Documentation ¶
Overview ¶
Package doctotext provides some functions to extract text from doc file by antiword cmd or tika server
Index ¶
- func ExtractFromPath(path string) (string, error)
- func ExtractFromPathByTika(path string, tikaServerURL string) (string, int, error)
- func ExtractFromReader(r io.Reader) (string, error)
- func ExtractFromReaderByTika(r io.Reader, size int, tikaServerURL string) (string, int, error)
- func ExtractFromURL(u string) (string, int, error)
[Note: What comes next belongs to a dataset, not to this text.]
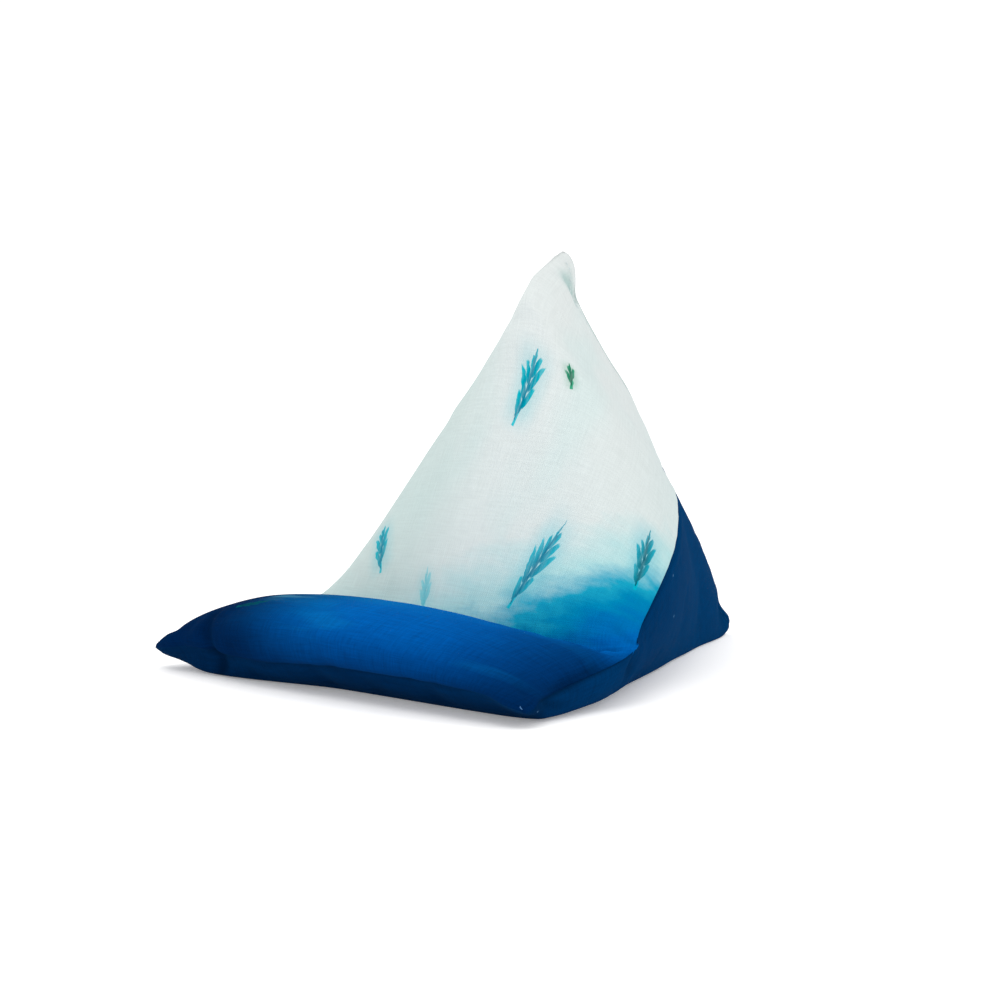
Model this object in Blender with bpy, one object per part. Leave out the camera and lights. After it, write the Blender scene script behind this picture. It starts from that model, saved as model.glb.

- func ExtractFromURLByTika(u string, tikaServerURL string) (string, int, error)
Constants ¶
This section is empty.
Variables ¶
This section is empty.
Functions ¶
func ExtractFromPath ¶
ExtractFromPath extracts text by "antiword" cmd from the given doc file path.
Parameters:
- path: the path of the doc file.
Returns:
- string: the extracted data
- error: any error encountered.
func ExtractFromPathByTika ¶
ExtractFromPathByTika extracts text content from a doc file specified by the given path using the Tika server located at the provided URL.
Parameters:
- path: The path to the doc file.
- tikaServerURL: The URL of the Tika server.
Returns:
- string: The extracted text content.
- int: the HTTP status code from Tika server.
- error: An error if any occurred during the extraction process.
func ExtractFromReader ¶
ExtractFromReader extracts text data from an io.Reader.
It reads the data from the provided io.Reader and stores it in a temporary file. Then it uses the "antiword" command to extract the text from the temporary file. The extracted text is returned as a string.
Parameters:
- r: An io.Reader from which the data will be read.
Returns:
- string: The extracted text.
- error: An error if any occurred during the extraction process.
func ExtractFromReaderByTika ¶
ExtractFromReaderByTika extracts text data from a reader using Tika server.
Parameters:
- r: an io.Reader representing the input data.
- size: an int representing the size of the input data.
- tikaServerURL: a string representing the URL of the Tika server.
Returns:
- string: the extracted data.
- int: the status code of the Tika server response.
- error: an error, if any occurred.
func ExtractFromURL ¶
ExtractFromURL extracts text data by "antiword" cmd from a given doc file URL.
Parameters:
- u: a string representing the URL to extract data from.
Returns:
- string: the extracted data.
- int: the HTTP status code.
- error: any error that occurred during the extraction process.
func ExtractFromURLByTika ¶
ExtractFromURLByTika extracts text data from a given doc file URL using the Tika server.
Parameters:
- u (string): The doc file URL from which to extract the data.
- tikaServerURL (string): The URL of the Tika server.
Returns:
- string: The extracted data.
- int: The status code of the HTTP response from the URL or Tika server.
- error: Any error that occurred during the extraction process.
Types ¶
This section is empty.